Here is my story if someone wants to know what all happened.
I posted this back in December:
I am sort of new to MB so my story isn’t posted anywhere. It’s a long one and full of hurt for my family.
My H and I have been married for 12 years next week and together for 16 years. We have two boys 13 & 6. Our M has really been good and especially good the year before this happened. (Weird to me and H) There were emotional and physical need issues that we had always had. Me needing more than he felt he could give. I guess I’m just a needy person when it comes to emotionalness (is that a word?!) and physical affection.
We started having some get togethers at our house in November of 2001 and everyone was a couple except this one guy I worked with. He was going through a divorce (his wife left him for OM). I started listening to his problems and that’s how it started. I became the person that he looked for to help him. I should have cut that off really quickly, but I couldn’t see it happening. My H even asked me a few times if something was going on…of course I denied anything. Honestly I really felt like we were just friends. Nothing had happened at this point. We were just talking. I didn’t realize it was an EA. I don’t think I had ever even heard of an EA.
Around December I started pulling more toward him and moving away from my H. Our 11th anniversary was at the end of December and my H knew I wasn’t happy. He took me away for the weekend and tried his best to talk some sense into me. I actually felt loved that weekend and vowed to myself to cut off contact with OP. I wanted my M. The month of January was pretty uneventful. My H was wonderful, showed me love, kindness, affection. He was the world’s perfect husband. I didn’t talk to OP except for a little here and there at work. February, things got worse. I felt stuck between two people and didn’t know what to do. I really wanted to die. I told my H that I wanted to move out because I didn’t know what I wanted. I moved to my mothers house. I ended up staying there for two weeks. My H was devasted. He had been showing me everything I have ever wanted..how could I have given up on him? I couldn’t see that. I was in the “fog”. Of course I didn’t know what fog was then.....
During the time that I lived with my mom (2 weeks) I went to OM’s house and we had sex. I felt horrible. My H was a wreck during those two weeks. (He didn’t find out about the sex part until March.) He called me crying, wanting me to come home really bad. During that time my husband also felt it was a good time to tell me the truth about an EA he had aprox 8 years ago. That’s a whole other story, but I suspected it then but he kept telling me “we’re just friends”. Well, he told me the truth then because he hoped it would help me to realize what I was doing. It’s weird to me now as I look back, but I had no feeling then, no emotion. I was so unlike myself it scares me.

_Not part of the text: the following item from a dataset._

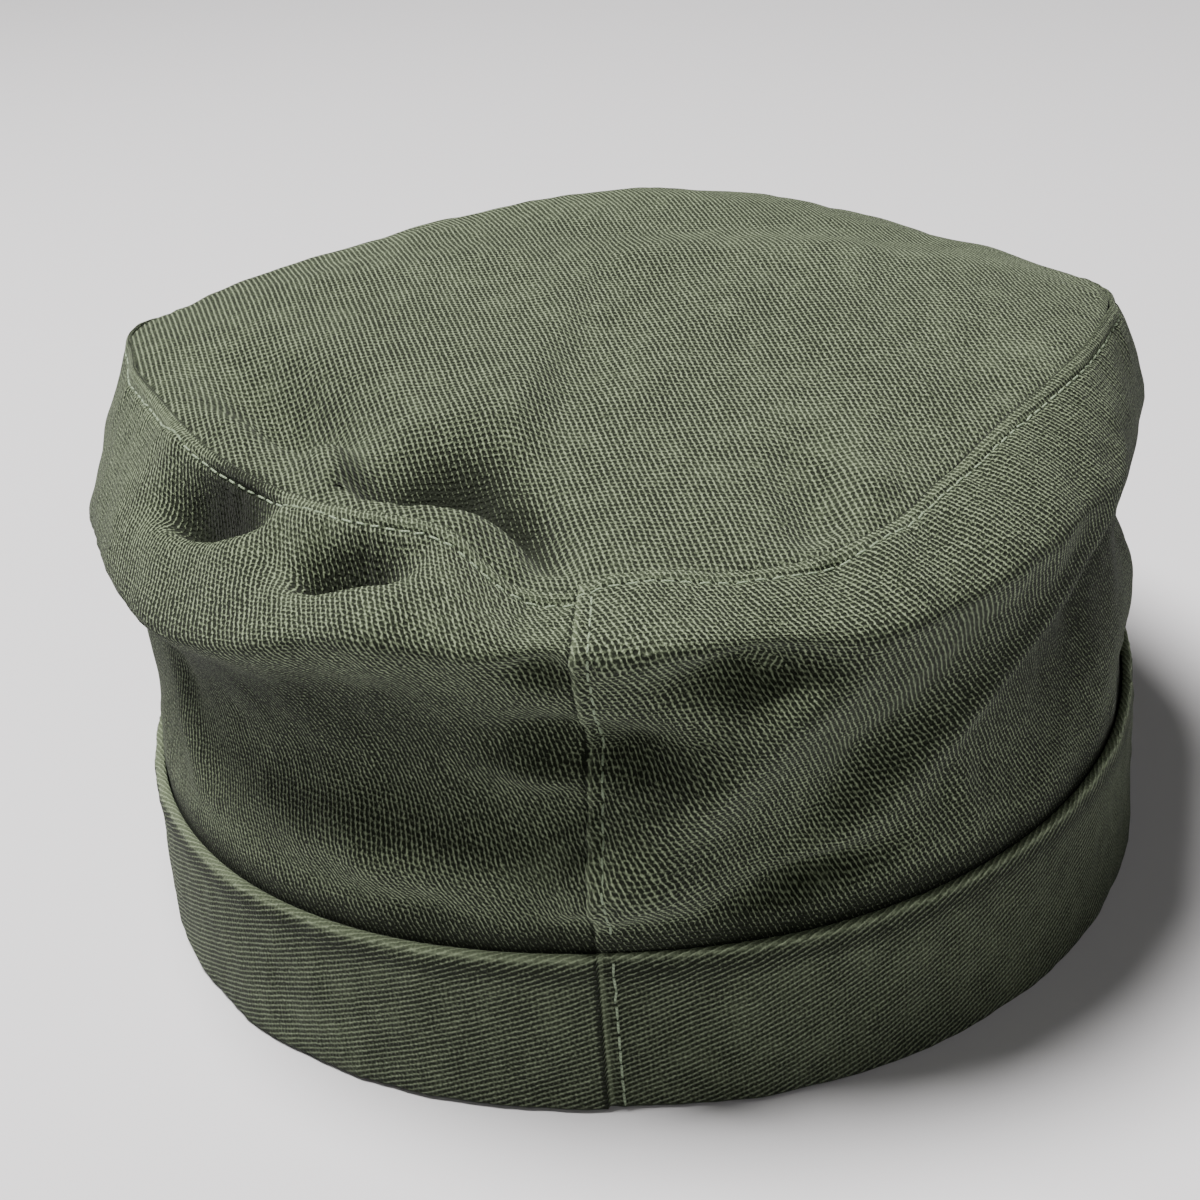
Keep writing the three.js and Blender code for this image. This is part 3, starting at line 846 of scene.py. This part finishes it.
ARC = arc_places(TURNS, ARC_OUT)
CIRCUMFERENCE = float(np.diff(arc_places(np.array([0, 359.999]), ARC_OUT))[0])
CLOTH_ROUND = {
    "side_strip": np.array([CIRCUMFERENCE, 0]),
    "band_strip": np.array([CIRCUMFERENCE, 0]),
    "top_panel": np.array([0, 0]),
}


def right_of_seam(grid):
    """Distance to the right of the back seam, for each column of a grid."""
    return -np.radians(within_half_turn(TURNS))[:, None] * BAND_HALF_LENGTH + 0 * grid


def dent_shade(points):
    """Painted shade deep in the dents of the top and the shoulder, but not in its valleys."""
    depth = 0 * points[..., 0]
    for fold in TOP_FOLD_ROWS:
        if "dent" in fold["name"] and fold["up"] < 0:
            away = (points[..., 0] - fold["x"], points[..., 1] - fold["y"])
            depth = depth - fold["up"] * fold_height(*away, fold, fold["heading"])
    return DENT_PAINTED_SHADE * smooth(depth, DENT_PAINTED_SHADE_FROM, DENT_PAINTED_SHADE_TO)


def side_shade(turn, up):
    """Painted shade: darker colour in the broad shaded places of the side."""
    dark = 0 * up
    for shade in SHADE_ROWS:
        around = bell(within_half_turn(turn - shade["turn"]), shade["half_turn"])
        dark = dark + shade["dark"] * around * bell(up - shade["up"], shade["half_height"])
    return dark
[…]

I did come home but I still wasn’t trying really hard. I felt horrible about this secret and still had some feelings for OM… and of course I saw him everyday at work. I had told OM that I was at home and I needed to work on my M. I was stupid and thought “ok I can have my marriage and be friends with him too…this can work”. WRONG. It doesn’t work like that.
One night in March my H and I were having a conversation it came out and I told him the truth. It was awful. We both cried and cried. I actually had feeling that night. We stayed up the whole entire night crying. The next day I went to work and he stayed home from work. When I came home he was a mess and at first he told me that we needed to separate and we started figuring who would have the kids when, etc….. Then we figured out that we would try again.

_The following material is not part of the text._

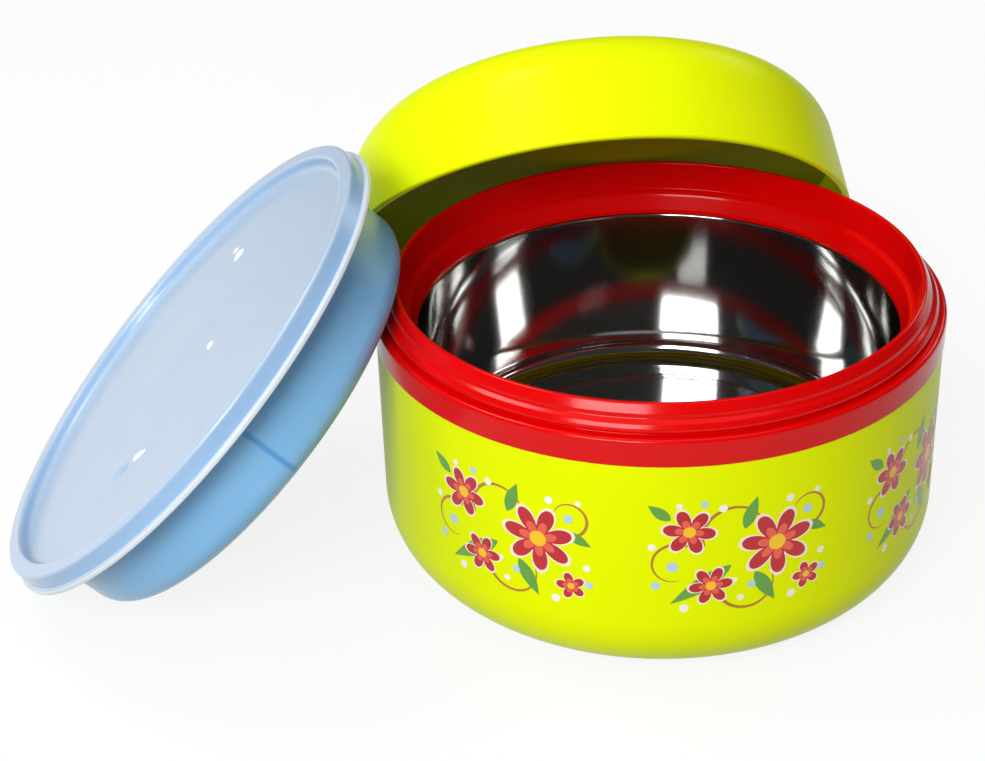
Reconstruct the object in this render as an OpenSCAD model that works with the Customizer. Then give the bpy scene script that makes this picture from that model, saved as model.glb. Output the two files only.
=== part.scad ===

I had still talked to OM on my cell phone a few times and my H blew up at me. That was when I started to come out of the fog. I printed off all my cell phone bills and showed them to him in tears. I made an appointment with our priest. I tried to do anything. I was desperate for our marriage.
Since then things have been not too good. The OM and I still work together. I know that is strongly not recommended but there are other issues. To show my H how committed to our M, I went to both of my bosses (who I work directly with) and told them (through a lot of tears) the whole story. They were wonderful. Didn’t judge me and offered to talk to my H. They both had suspected this last year but had seen the big changes in me and OM—the fact that we never spent any time together anymore and were staying away from each other.
My bosses are actually a great source of support for me now because they desperately want me to stay here. I work at a school and one of my kids come here to school with me. That’s the main reason that I can’t just quit all of a sudden. My kids will have to change schools.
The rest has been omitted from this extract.